___ Materials provided ___
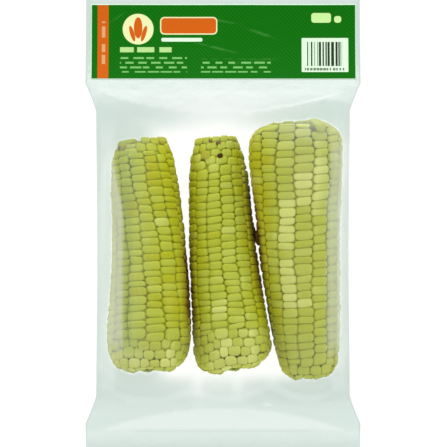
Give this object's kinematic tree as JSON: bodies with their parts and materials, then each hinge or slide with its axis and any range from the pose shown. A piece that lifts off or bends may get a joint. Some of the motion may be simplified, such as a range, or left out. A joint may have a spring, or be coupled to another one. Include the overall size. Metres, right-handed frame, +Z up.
{
  "type": "vacuum-packed corn on the cob",
  "caption": "Clear vacuum pouch drawn tight over boiled ears of corn lying side by side, with a flat printed header. It rests on its back.",
  "frame": {"origin": "on the resting surface, below the middle of the pouch", "axes": "+X across the pouch to the right of a reader, +Y along the ears towards the header, +Z up through the shown face"},
  "size_m": [0.16, 0.267, 0.0527],
  "materials": {
    "film_over_corn": "thin clear film over pale yellow kernels, glossy",
    "header_ink": "green ink under clear film, with an orange stripe and pale fields"
  },
  "bodies": {
    "root": {"sealed_pouch": "film_over_corn", "header_print": "header_ink"}
  },
  "joints": []
}
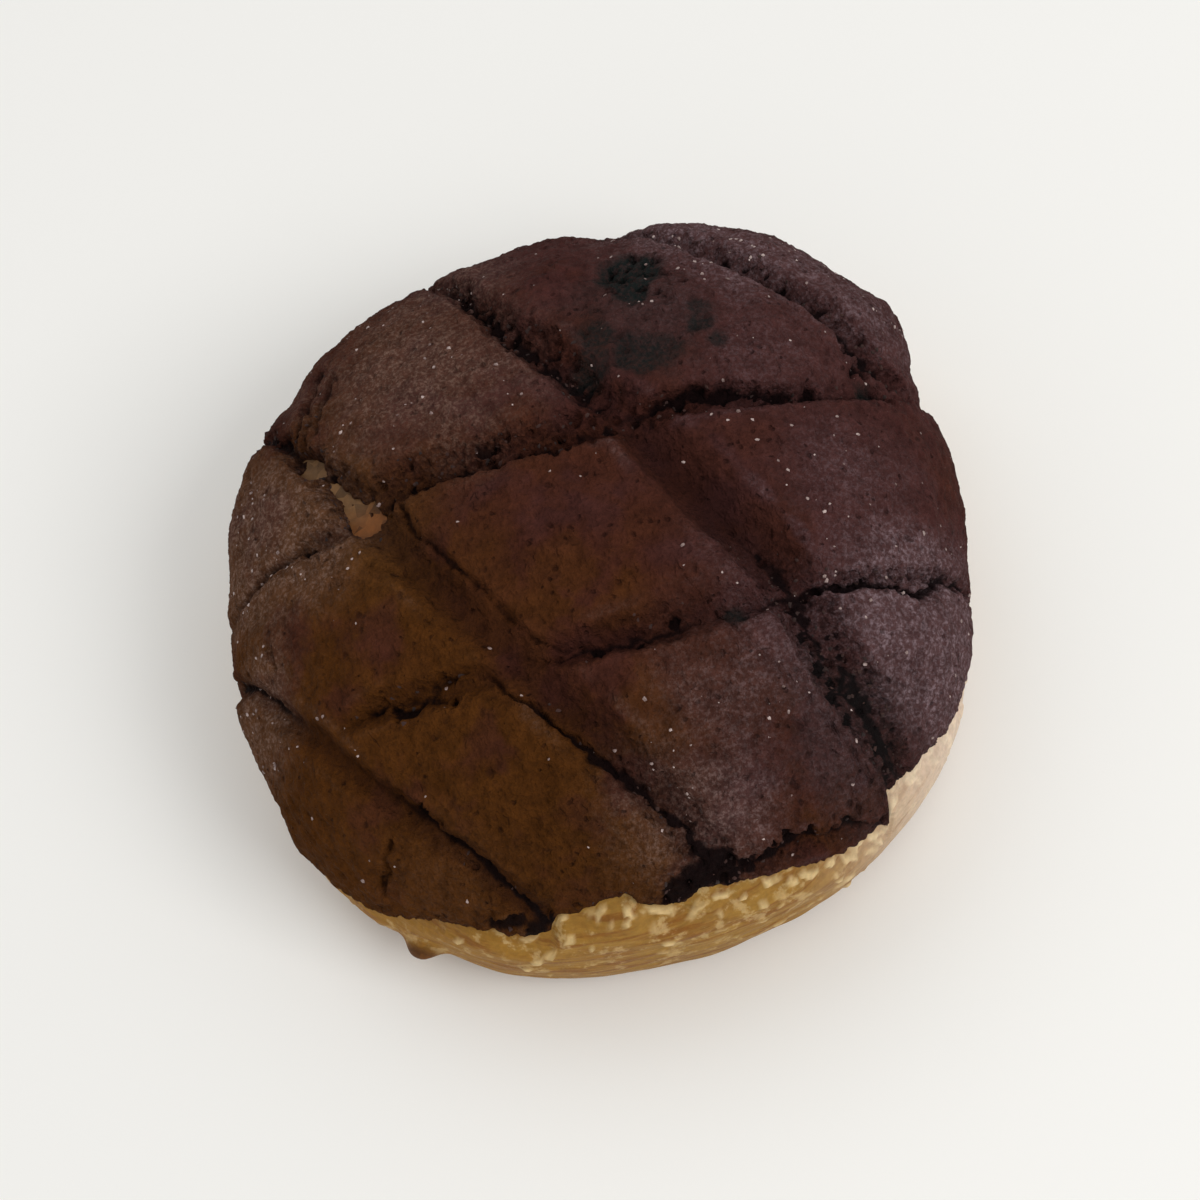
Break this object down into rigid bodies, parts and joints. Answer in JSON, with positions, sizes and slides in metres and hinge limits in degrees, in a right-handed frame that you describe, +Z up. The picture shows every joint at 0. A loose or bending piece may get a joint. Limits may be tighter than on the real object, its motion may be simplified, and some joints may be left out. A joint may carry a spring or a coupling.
{
  "type": "melon pan bun",
  "caption": "Round sweet bun under a thick cocoa cookie crust that is scored into diamonds, with a torn rim over a pale bread side.",
  "frame": {"origin": "middle of the flat base that the bun rests on", "axes": "+Z up through the crown; -Y towards the front, where the crust's torn rim sits highest and the bread side shows"},
  "size_m": [0.1157, 0.1193, 0.0522],
  "materials": {
    "bread": "golden baked bun, dry and slightly satin, with floury blotches",
    "cookie_crust": "matte dark cocoa biscuit, finely pored, with small scorched spots"
  },
  "bodies": {
    "root": {"bread": "bread", "cookie_crust": "cookie_crust"}
  },
  "joints": []
}
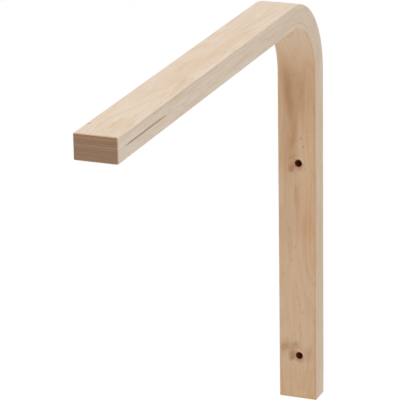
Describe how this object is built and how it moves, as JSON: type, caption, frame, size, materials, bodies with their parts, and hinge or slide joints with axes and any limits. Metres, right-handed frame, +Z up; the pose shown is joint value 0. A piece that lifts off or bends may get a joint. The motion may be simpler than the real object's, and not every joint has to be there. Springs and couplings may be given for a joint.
{
  "type": "bentwood shelf bracket",
  "caption": "Right-angled shelf bracket bent from glued birch veneers, with countersunk screw holes in the leg that goes on the wall.",
  "frame": {"origin": "on the wall face of the leg, midway between the two screw holes", "axes": "+Y out of the wall face into the wall, so the arm reaches along -Y; +Z up the leg towards the arm; +X across the strip"},
  "size_m": [0.022, 0.28, 0.24],
  "materials": {
    "veneered_birch": "form-pressed birch veneers, sanded and clear lacquered"
  },
  "bodies": {
    "root": {"bracket": "veneered_birch"}
  },
  "joints": []
}
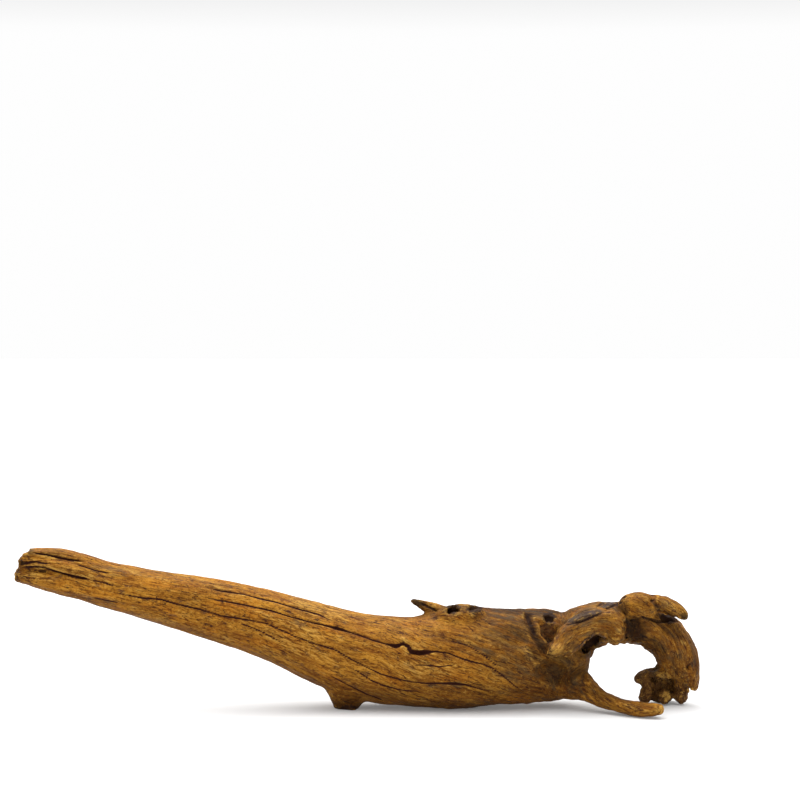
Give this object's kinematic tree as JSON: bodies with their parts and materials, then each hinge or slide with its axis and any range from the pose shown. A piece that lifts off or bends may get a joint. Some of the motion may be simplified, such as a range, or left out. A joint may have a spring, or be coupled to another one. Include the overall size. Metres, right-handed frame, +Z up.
{
  "type": "driftwood log",
  "caption": "Weathered driftwood log with a split end, a foot stub, an arched limb, a broken stub, a worn prong and a gnarled root knot, lying on a flat surface.",
  "frame": {"origin": "on the resting surface, under the middle of the log's bounding box", "axes": "+X runs along the log from its split end to its arched end, +Y from front to back, +Z up"},
  "size_m": [0.3986, 0.0696, 0.0942],
  "materials": {
    "ochre_wood": "dry ochre weathered wood with long dark cracks",
    "worn_wood": "worn orange-brown wood with dark patches, faintly polished",
    "root_wood": "rough dark brown root wood"
  },
  "bodies": {
    "root": {"trunk": "ochre_wood", "broken_stub": "worn_wood", "upper_limb": "worn_wood", "lower_prong": "worn_wood", "root_knot": "root_wood"}
  },
  "joints": []
}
___
To do: Extract the listing in its entirety, matching it exactly.

Finished answer:
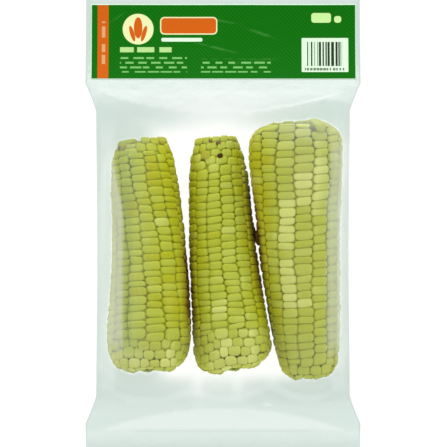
Give this object's kinematic tree as JSON: bodies with their parts and materials, then each hinge or slide with its axis and any range from the pose shown. A piece that lifts off or bends may get a joint. Some of the motion may be simplified, such as a range, or left out. A joint may have a spring, or be coupled to another one. Include the overall size. Metres, right-handed frame, +Z up.
{
  "type": "vacuum-packed corn on the cob",
  "caption": "Clear vacuum pouch drawn tight over boiled ears of corn lying side by side, with a flat printed header. It rests on its back.",
  "frame": {"origin": "on the resting surface, below the middle of the pouch", "axes": "+X across the pouch to the right of a reader, +Y along the ears towards the header, +Z up through the shown face"},
  "size_m": [0.16, 0.267, 0.0527],
  "materials": {
    "film_over_corn": "thin clear film over pale yellow kernels, glossy",
    "header_ink": "green ink under clear film, with an orange stripe and pale fields"
  },
  "bodies": {
    "root": {"sealed_pouch": "film_over_corn", "header_print": "header_ink"}
  },
  "joints": []
}
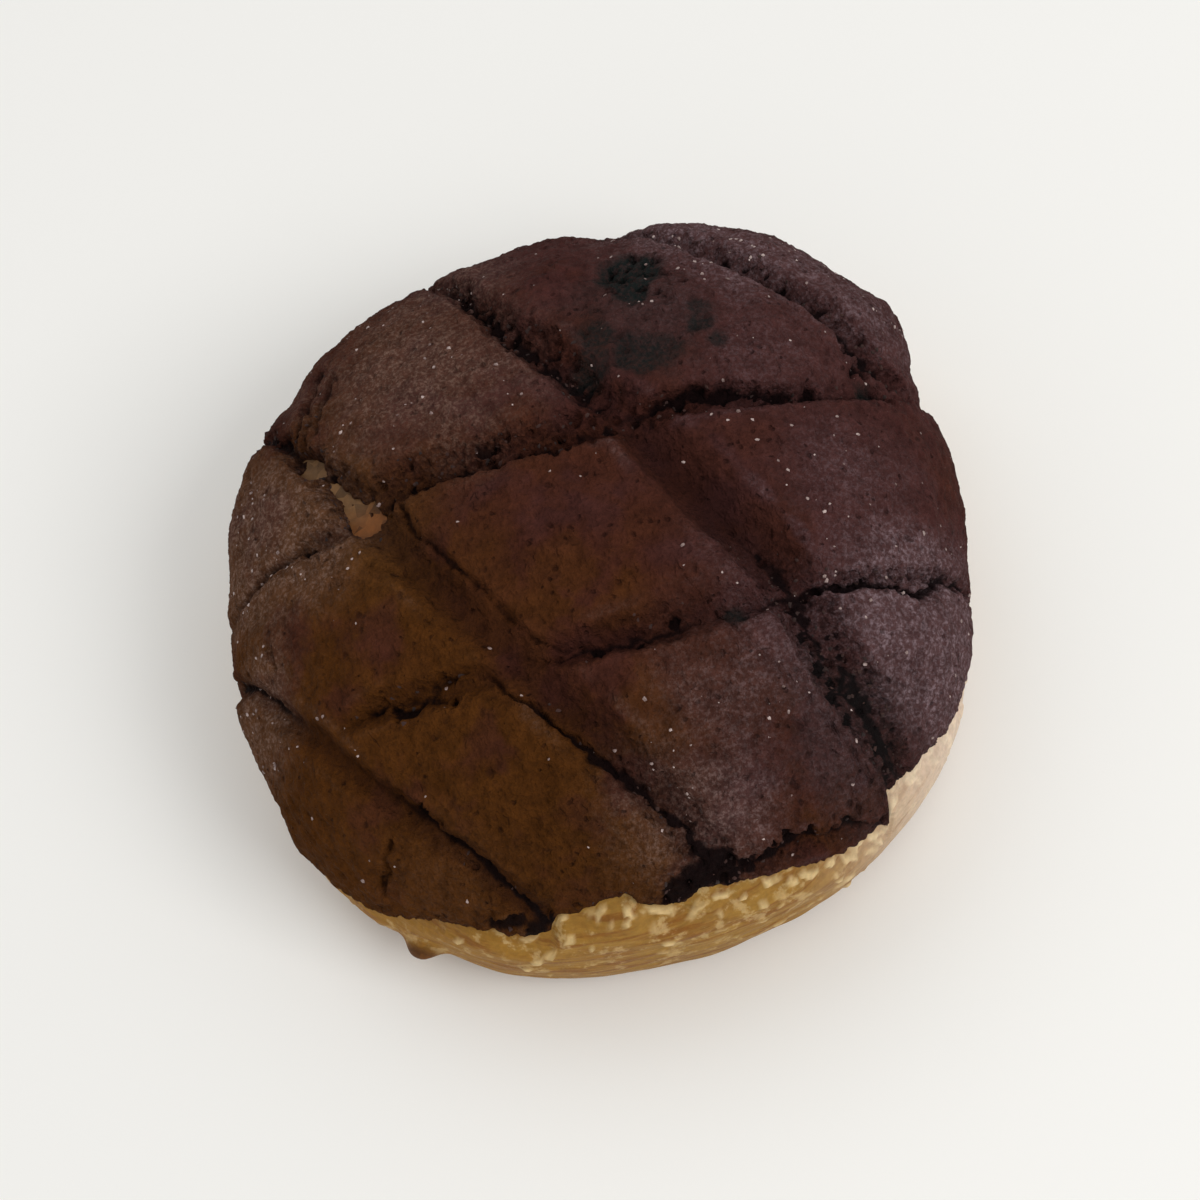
Break this object down into rigid bodies, parts and joints. Answer in JSON, with positions, sizes and slides in metres and hinge limits in degrees, in a right-handed frame that you describe, +Z up. The picture shows every joint at 0. A loose or bending piece may get a joint. Limits may be tighter than on the real object, its motion may be simplified, and some joints may be left out. A joint may carry a spring or a coupling.
{
  "type": "melon pan bun",
  "caption": "Round sweet bun under a thick cocoa cookie crust that is scored into diamonds, with a torn rim over a pale bread side.",
  "frame": {"origin": "middle of the flat base that the bun rests on", "axes": "+Z up through the crown; -Y towards the front, where the crust's torn rim sits highest and the bread side shows"},
  "size_m": [0.1157, 0.1193, 0.0522],
  "materials": {
    "bread": "golden baked bun, dry and slightly satin, with floury blotches",
    "cookie_crust": "matte dark cocoa biscuit, finely pored, with small scorched spots"
  },
  "bodies": {
    "root": {"bread": "bread", "cookie_crust": "cookie_crust"}
  },
  "joints": []
}
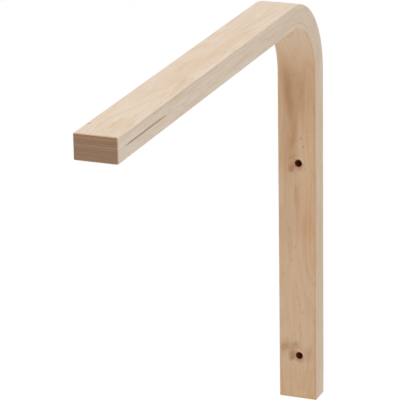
Describe how this object is built and how it moves, as JSON: type, caption, frame, size, materials, bodies with their parts, and hinge or slide joints with axes and any limits. Metres, right-handed frame, +Z up; the pose shown is joint value 0. A piece that lifts off or bends may get a joint. The motion may be simpler than the real object's, and not every joint has to be there. Springs and couplings may be given for a joint.
{
  "type": "bentwood shelf bracket",
  "caption": "Right-angled shelf bracket bent from glued birch veneers, with countersunk screw holes in the leg that goes on the wall.",
  "frame": {"origin": "on the wall face of the leg, midway between the two screw holes", "axes": "+Y out of the wall face into the wall, so the arm reaches along -Y; +Z up the leg towards the arm; +X across the strip"},
  "size_m": [0.022, 0.28, 0.24],
  "materials": {
    "veneered_birch": "form-pressed birch veneers, sanded and clear lacquered"
  },
  "bodies": {
    "root": {"bracket": "veneered_birch"}
  },
  "joints": []
}
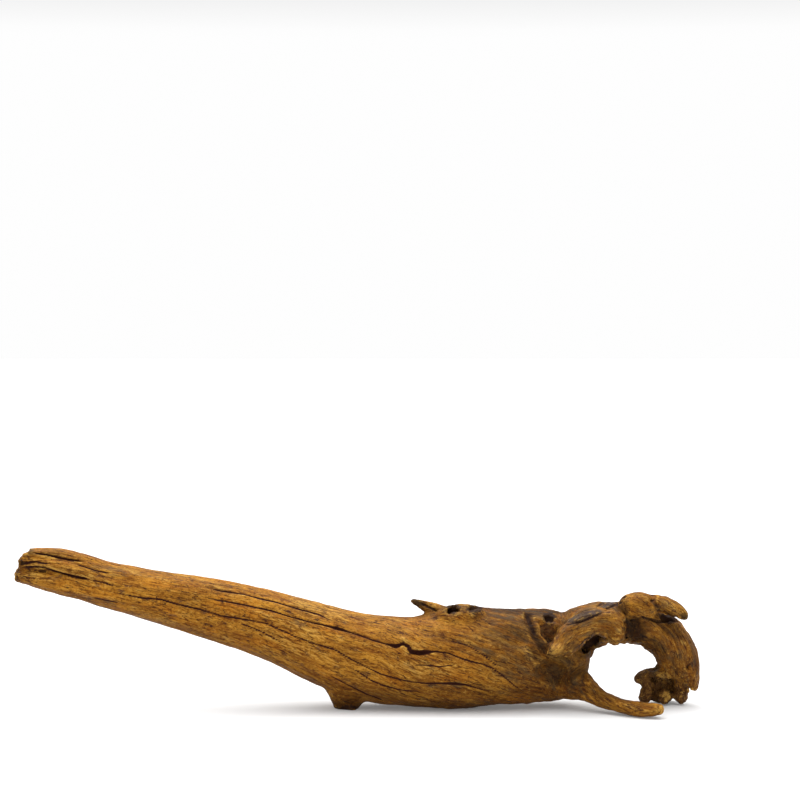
Give this object's kinematic tree as JSON: bodies with their parts and materials, then each hinge or slide with its axis and any range from the pose shown. A piece that lifts off or bends may get a joint. Some of the motion may be simplified, such as a range, or left out. A joint may have a spring, or be coupled to another one. Include the overall size. Metres, right-handed frame, +Z up.
{
  "type": "driftwood log",
  "caption": "Weathered driftwood log with a split end, a foot stub, an arched limb, a broken stub, a worn prong and a gnarled root knot, lying on a flat surface.",
  "frame": {"origin": "on the resting surface, under the middle of the log's bounding box", "axes": "+X runs along the log from its split end to its arched end, +Y from front to back, +Z up"},
  "size_m": [0.3986, 0.0696, 0.0942],
  "materials": {
    "ochre_wood": "dry ochre weathered wood with long dark cracks",
    "worn_wood": "worn orange-brown wood with dark patches, faintly polished",
    "root_wood": "rough dark brown root wood"
  },
  "bodies": {
    "root": {"trunk": "ochre_wood", "broken_stub": "worn_wood", "upper_limb": "worn_wood", "lower_prong": "worn_wood", "root_knot": "root_wood"}
  },
  "joints": []
}